In higher layers output motor output behavior corresponds to describing the state between states.
So as you go up to the next layer the input for that layer is two states at a time. It sees two states as one state. State A goes to State B, The bottom layer learns that mapping. The top layer in the diagram learns the mapping state AB goes to BC. That’s how the temporal dimension is modeled. The input is the compressed representation of two adjacent states.
And if you added another layer, the input to that will be the compressed representation of the layer below. So it would see ABCD as one state. And learn to map which other 4-state States you could go to from it.
I hope that helps. I think this diagram is fundamentally flawed and probably can’t achieve any form of scale.

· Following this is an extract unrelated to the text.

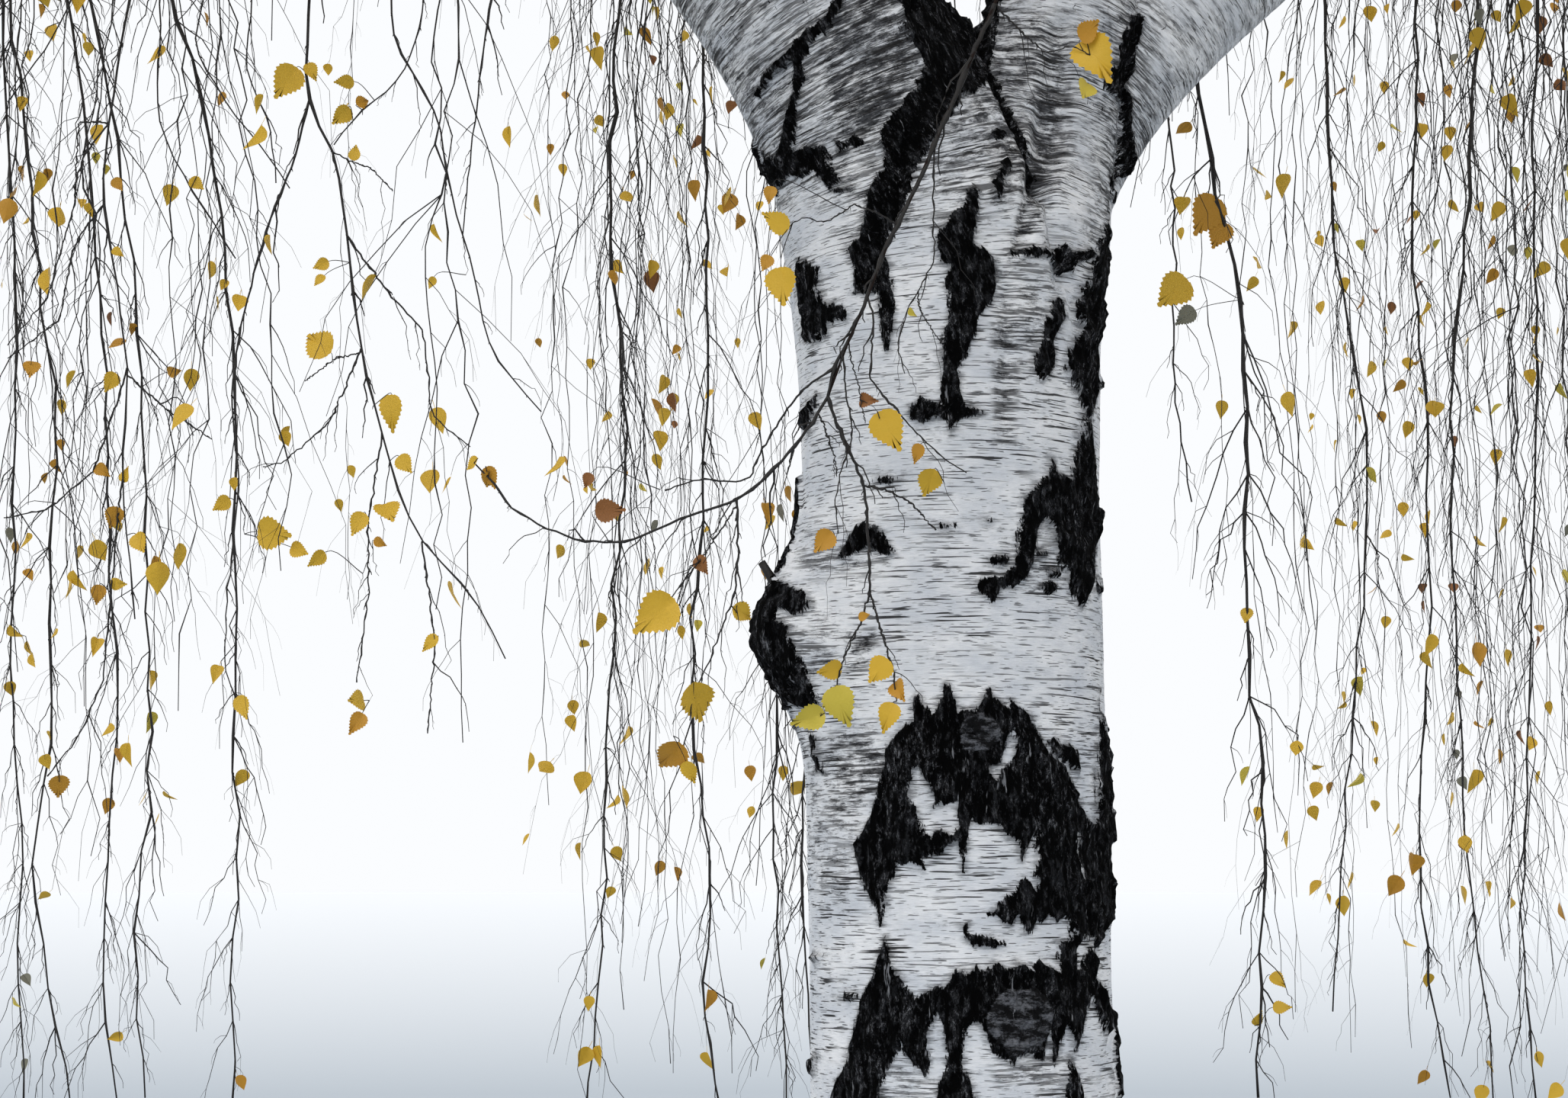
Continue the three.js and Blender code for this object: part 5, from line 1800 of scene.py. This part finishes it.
near_levels = [
    (near_lines, near_girths),
    spurs(near_lines, near_girths, 26, 30, (4, 14), 2, (35, 70)),
    spurs(near_lines[front], near_girths[front], 16, 62, (40, 190), 7, (22, 45)),
]
near_levels.append(spurs(*near_levels[2], 4, 25, (3, 9), 2, (35, 65)))
back_twigs = spurs(near_lines[back], near_girths[back], 80, 50, (80, 430), 7, (18, 52))
back_sprigs = spurs(*back_twigs, 4, 60, (40, 170), 3, (25, 60))
near_levels += [back_twigs, back_sprigs]
parts = [tubes(lines, girths, sides) for (lines, girths), sides in zip(near_levels, (5, 4, 5, 4, 3, 3))]
stub = seen_line([(1030, 790), (1016, 764), (1007, 750), (999, 737)], -20)
parts.append(tubes(stub[None], np.array([[10, 8, 6.5, 6.0]]), 9))
print("near twigs by kind:", [len(lines) for lines, _ in near_levels])

# %% [markdown]
# ## Leaves
# The last leaves are rhombic, toothed, and hang from thin stalks, folded on the midrib and a little curled.
# A leaf image on a card would be lighter, but it is flat and needs a cut-out image. Here a leaf is an
# outline with a centre point. Each gets its own fold, curl and twist, and all of one tint are joined.

# %% One leaf's outline
HALF_LEAF = [
    (0, 0), (0.13, 0.01), (0.27, 0.07), (0.37, 0.19), (0.40, 0.33), (0.35, 0.48), (0.25, 0.64), (0.13, 0.80),
    (0.045, 0.92), (0, 1),
]
PLAIN_HALF = [(0, 0), (0.30, 0.08), (0.40, 0.34), (0.17, 0.74), (0, 1)]
STALK = 0.32


def toothed(half, teeth):
    """The half outline with teeth that point forward."""
    line = even_steps(np.array(half), 2 * teeth)
    line[1:-1:2] += [0.034, 0.020]
    line[2:-1:2] -= [0.016, 0.004]
    return line


def leaf_shape(half, stalk):
    """Corners (across, along) and triangles of one leaf of unit length."""
    half = np.array(half)
    ring = np.concatenate([half, half[-2:0:-1] * [-1, 1]])
    count = len(ring)
    corners = np.concatenate([[(0, 0.4)], ring])
    faces = [(0, 1 + k, 1 + (k + 1) % count) for k in range(count)]
    if stalk:
        strip = [(-0.012, -STALK), (0.012, -STALK), (0.012, 0.01), (-0.012, 0.01)]
        corners = np.concatenate([corners, strip])
        faces += [(count + 1, count + 2, count + 3), (count + 1, count + 3, count + 4)]
        corners = corners + [0, STALK]
    return corners, np.array(faces)


def leaves(shape, roots, axes, faces_to, sizes, rng, folds=(0.1, 0.75)):
    """Leaves at roots, along axes, turned to faces_to."""
    corners, faces = shape
    many = len(roots)
    out = unit(faces_to - axes * np.sum(faces_to * axes, -1, keepdims=True))
    side = np.cross(axes, out)
    x, y = corners[:, 0], corners[:, 1]
    ranges = (folds, (-0.35, 0.3), (-0.5, 0.5))
    fold, curl, twist = (rng.uniform(low, high, (many, 1)) for low, high in ranges)
    lift = fold * np.abs(x) + curl * y * y + twist * x * y
    squeeze = 1 - 0.25 * rng.random((many, 1)) ** 2
    local = np.stack([x * squeeze, np.broadcast_to(y, lift.shape), lift], -1) * sizes[:, None, None]
    frame = np.stack([side, axes, out], 1)
    points = roots[:, None] + np.einsum("nkc,ncd->nkd", local, frame)
    faces = faces[None] + (np.arange(many) * len(corners))[:, None, None]
    return points.reshape(-1, 3), faces.reshape(-1, 3)


SHAPES = {
    "far": leaf_shape(PLAIN_HALF, True),
    "middle": leaf_shape(HALF_LEAF, True),
    "near": leaf_shape(toothed(HALF_LEAF, 11), False),
}
print("faces of a leaf:", {name: len(shape[1]) for name, shape in SHAPES.items()})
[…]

But, but, it does show a basic idea of all the components that are required to theoretically unfold behavior as it travels down a hierarchy, and shows how those components might be interconnected.

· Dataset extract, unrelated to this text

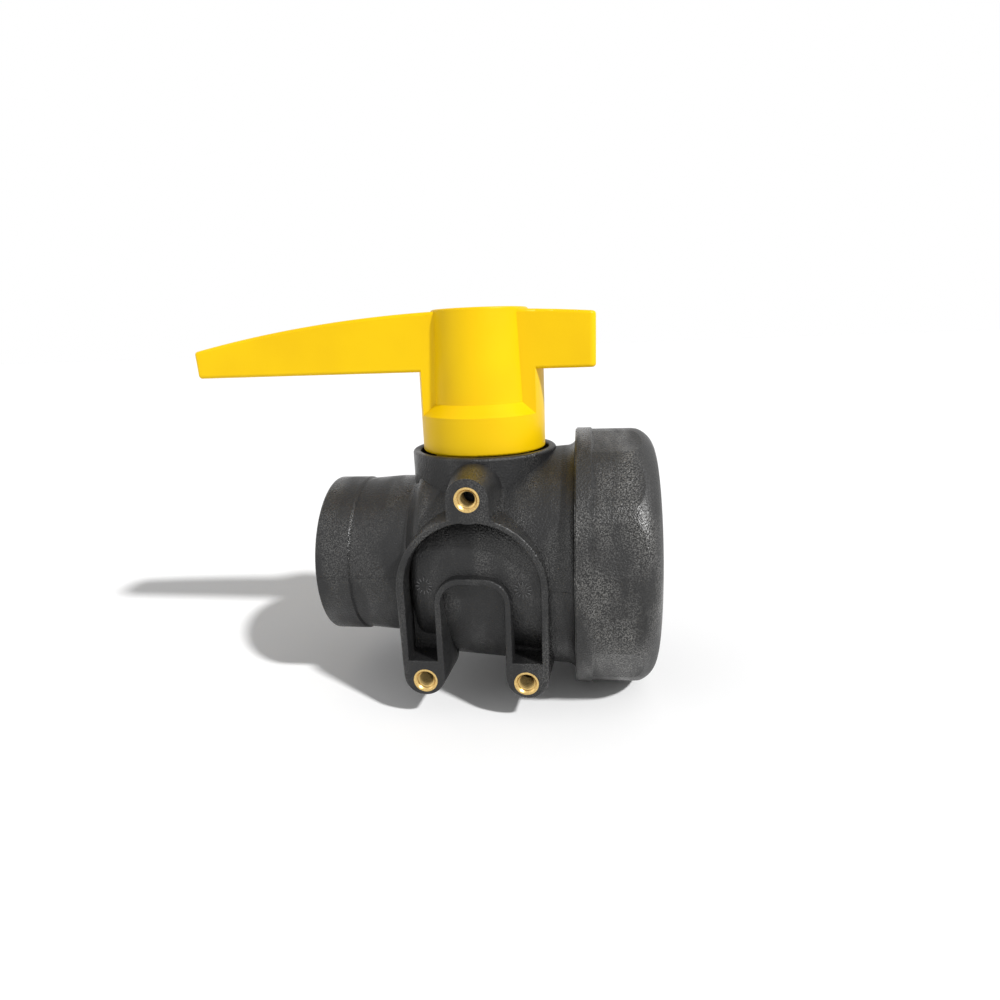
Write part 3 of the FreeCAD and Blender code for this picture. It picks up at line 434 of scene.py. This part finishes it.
# ---------------------------------------------------------------- threads
def thread(name, radius, pitch, height, run, axis):
    """Ridge that winds inwards from a wall of a radius, for a run from 0 along +X or +Y.

    The ridge is a trapezium carried round by the Screw modifier. It fades into the wall over
    its first and last third of a turn, and its root is sunk a little into the wall."""
    sink, steps = 0.12 * height, 48
    root_width, crest_width = 0.80 * pitch, 0.18 * pitch
    turns = (run - root_width) / pitch
    clear_selection()
    bpy.ops.mesh.primitive_plane_add(size=1.0, rotation=(math.pi / 2, 0.0, 0.0))
    piece = added(name)
    piece.scale = (root_width, height + sink, 1.0)
    piece.location = (root_width / 2, 0.0, radius + sink - (height + sink) / 2)
    settle(piece)
    pick(piece, vertices=lambda vertex: vertex.co.z < radius - height / 2)
    bpy.ops.transform.resize(value=(crest_width / root_width, 1.0, 1.0),
                             center_override=(root_width / 2, 0.0, radius))
    bpy.ops.object.mode_set(mode="OBJECT")
    total = int(steps * turns)
    apply_modifier(piece, "SCREW", axis="X", angle=2 * math.pi * turns,
                   screw_offset=pitch * turns, steps=total, render_steps=total,
                   use_merge_vertices=False)

    # the ends fade: each ring of four corners near an end shrinks to its root in the wall
    fade, rings = steps // 3, total + 1
    for ring in list(range(fade)) + list(range(rings - fade, rings)):
        from_end = min(ring, rings - 1 - ring)
        corners = set(range(4 * ring, 4 * ring + 4))
        middle = sum((piece.data.vertices[i].co for i in corners), Vector()) / 4
        outward = Vector((0.0, middle.y, middle.z)).normalized() * (radius + sink)
        pick(piece, vertices=lambda vertex: vertex.index in corners)
        bpy.ops.transform.resize(value=[0.12 + 0.88 * from_end / fade] * 3,
                                 center_override=(middle.x, outward.y, outward.z))
    for ring in (0, rings - 1):
        pick(piece, vertices=lambda vertex: vertex.index // 4 == ring)
        bpy.ops.mesh.edge_face_add()
    bpy.ops.object.mode_set(mode="OBJECT")
    finish_mesh(piece)
    if axis == "Y":
        piece.rotation_euler = (0.0, 0.0, math.pi / 2)
        settle(piece)
    return piece


def mount_run(name):
    """Radius of a round mount and where its wall starts and ends along its axis, in metres."""
    mount = MOUNTS[name]
    axis = max(range(3), key=lambda index: abs(mount["axis"][index]))
    half = mount["dims"]["length_mm"] * MM / 2
    middle = mount["pos_m"][axis]
    return mount["dims"]["r_mm"] * MM, middle - half, middle + half


class VALVE_OT_outlet_thread(bpy.types.Operator):
    """Cut the pipe thread inside the outlet socket"""
    bl_idname = "valve.outlet_thread"
    bl_label = "Outlet thread"

    def execute(self, context):
        s = context.scene.valve_threads
        radius, start, end = mount_run("outlet_thread")
        piece = thread("outlet_thread", radius, s.outlet_pitch, s.outlet_height,
                       end - start - 2.0 * MM, "X")
        piece.location.x = start
        settle(piece)
        dress(piece, FINISHES["body_plastic"], "valve")
        return {"FINISHED"}


class VALVE_OT_tank_thread(bpy.types.Operator):
    """Cut the coarse tank thread inside the union nut"""
    bl_idname = "valve.tank_thread"
    bl_label = "Tank thread"

    def execute(self, context):
        s = context.scene.valve_threads
        radius, start, end = mount_run("tank_thread")
        first = max(start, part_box("tank_gasket")[1].x) + 0.5 * MM
        piece = thread("tank_thread", radius, s.tank_pitch, s.tank_height, end - first, "X")
        piece.location.x = first
        settle(piece)
        dress(piece, FINISHES["nut_plastic"], "nut")
        return {"FINISHED"}


class VALVE_OT_insert_threads(bpy.types.Operator):
    """Cut the M6 thread inside each brass insert"""
    bl_idname = "valve.insert_threads"
    bl_label = "Insert threads"

    def execute(self, context):
        s = context.scene.valve_threads
        radius, start, end = mount_run("top_insert")
        first = thread("insert_thread", radius, s.insert_pitch, s.insert_height, end - start, "Y")
        for node in ("insert_top", "insert_left", "insert_right"):
            low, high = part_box(node)
            activate(first)
            bpy.ops.object.duplicate()
            piece = added(node + "_thread")
            piece.location = ((low.x + high.x) / 2, start, (low.z + high.z) / 2)
            settle(piece)
            dress(piece, FINISHES["insert_brass"], "valve")
        bpy.data.objects.remove(first)
        return {"FINISHED"}


# ---------------------------------------------------------------- screw
class VALVE_OT_handle_screw(bpy.types.Operator):
    """Model the button-head screw that holds the handle, with its hexagon socket"""
    bl_idname = "valve.handle_screw"
    bl_label = "Handle screw"

    def execute(self, context):
        low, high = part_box("handle_screw")
        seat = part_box("handle_washer")[1].z
        head, rise = (high.x - low.x) / 2, high.z - seat
        shank, tip, tip_share = 2.9 * MM, 0.5 * MM, 0.8
        clear_selection()
        bpy.ops.mesh.primitive_cylinder_add(vertices=48, radius=shank, depth=seat - low.z,
                                            location=(0.0, 0.0, (seat + low.z) / 2))
        piece = added("handle_screw_hex")
        settle(piece)
        pick(piece, faces=lambda face: face.normal.z > 0.9)
        bpy.ops.mesh.extrude_region_move()
        bpy.ops.transform.resize(value=(head / shank, head / shank, 1.0))
        # the dome of the button head: each step goes up and in along a quarter of an ellipse
        steps, last, flat = 7, 1.0, 0.52
        for step in range(1, steps + 1):
            turn = math.pi / 2 * step / steps
            width = flat + (1.0 - flat) * math.cos(turn)
            lift = rise * (math.sin(turn) - math.sin(math.pi / 2 * (step - 1) / steps))
            bpy.ops.mesh.extrude_region_move(
                TRANSFORM_OT_translate={"value": (0.0, 0.0, lift)})
            bpy.ops.transform.resize(value=(width / last, width / last, 1.0))
            last = width
        bpy.ops.object.mode_set(mode="OBJECT")
        pick(piece, faces=lambda face: face.normal.z < -0.9 and face.center.z < low.z + 0.1 * MM)
        bpy.ops.mesh.extrude_region_move(TRANSFORM_OT_translate={"value": (0.0, 0.0, -tip)})
        bpy.ops.transform.resize(value=(tip_share, tip_share, 1.0))
        bpy.ops.transform.translate(value=(0.0, 0.0, tip))
        bpy.ops.object.mode_set(mode="OBJECT")
        finish_mesh(piece)

        clear_selection()
        key, depth, drill_point = 2.3 * MM, 2.1 * MM, 0.5 * MM
        bpy.ops.mesh.primitive_cylinder_add(vertices=6, radius=key, depth=depth * 2,
                                            location=(0.0, 0.0, high.z))
        socket = added("key")
        settle(socket)
        pick(socket, faces=lambda face: face.normal.z < -0.9)
        bpy.ops.mesh.extrude_region_move(
            TRANSFORM_OT_translate={"value": (0.0, 0.0, -drill_point)})
        bpy.ops.transform.resize(value=(0.3, 0.3, 1.0))
        bpy.ops.object.mode_set(mode="OBJECT")
        apply_modifier(piece, "BOOLEAN", operation="DIFFERENCE", object=socket, solver="EXACT")
        bpy.data.objects.remove(socket)
        finish_mesh(piece)
        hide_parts("handle_screw")
        dress(piece, FINISHES["screw_steel"], "rotor")
        return {"FINISHED"}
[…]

Yeah I’m not very familiar with HTM architecture, just with the concepts from the books, not how it’s implemented.
But I will say my auto encoder attempts to do a version of 1 and 2 at the same time. The idea is basically you take all the states you’ve ever seen, and find a smaller representation of them. I guess that doesn’t do the SDR stuff. SDRs are powerful and I’d love to include them but I just don’t know how.
I took some code I already had and adapted into something that resembles your idea. Its not a perfect match as the state preddictor is only used to train a reward function and not to drive behavior, it also ony has 3 layers,
instead of autoencoders I use sparse RBMs with boosting which kind of looks like a offspring of a spatial pooler with a boltzmann machine.
I think this is the answer to my first question/comment. Thanks. So this smaller representation is probably a result of the work of the autoencoder (compress). Not that it’s very important for you, but in contrast HTM does not intentionally compress states rather it just prefers it both spatially and temporally through real-time reconfiguration of cortical column synapses. However from a macro level with respect to Time, it can also be seen as it’s compressing the “important states” because as you may see in the TP in action, it prefers the recent patterns and forgets the less relevant ones.
Firstly, for the DL warriors (obviously not the OP) I’m not trying to “fight for this better model” here. I’m as usual trying to respectfully understand people’s perspectives and what they are trying to convey in their ideas - unfortunately an online forum is not the best space for this. Secondly, I prefer not to assume what one knows and do not, same as for myself, that’s why I ask a lot of questions, sorry for this.
Going back to the topic, these paragraphs are the interesting ones. Conceptually, this is like a stacked Spatial Pooler and Temporal Pooler architecture. SP1 encodes the current state (C), TP1 predicts the next state (D). SP2 encodes the next N predicted states (BCD) of TP1 and TP2 predicts the next state (EFG). And so on…
So it would see ABCD as one state. And learn to map which other 4-state States you could go to from it.
If I understand this correctly, then theoretically, how do you ensure the errors from the lower nodes don’t blow up as the prediction goes up the hierarchy? Or am I missing a theoretical concept here?
I’m quite new to all of this, and I’m wondering if someone could explain to a newb what the tradeoffs are here. Are “sparse RBMs with boosting” and “autoencoders” functionally similar? Is one generally better than the other, or are there reasonable tradeoffs and if so what are they?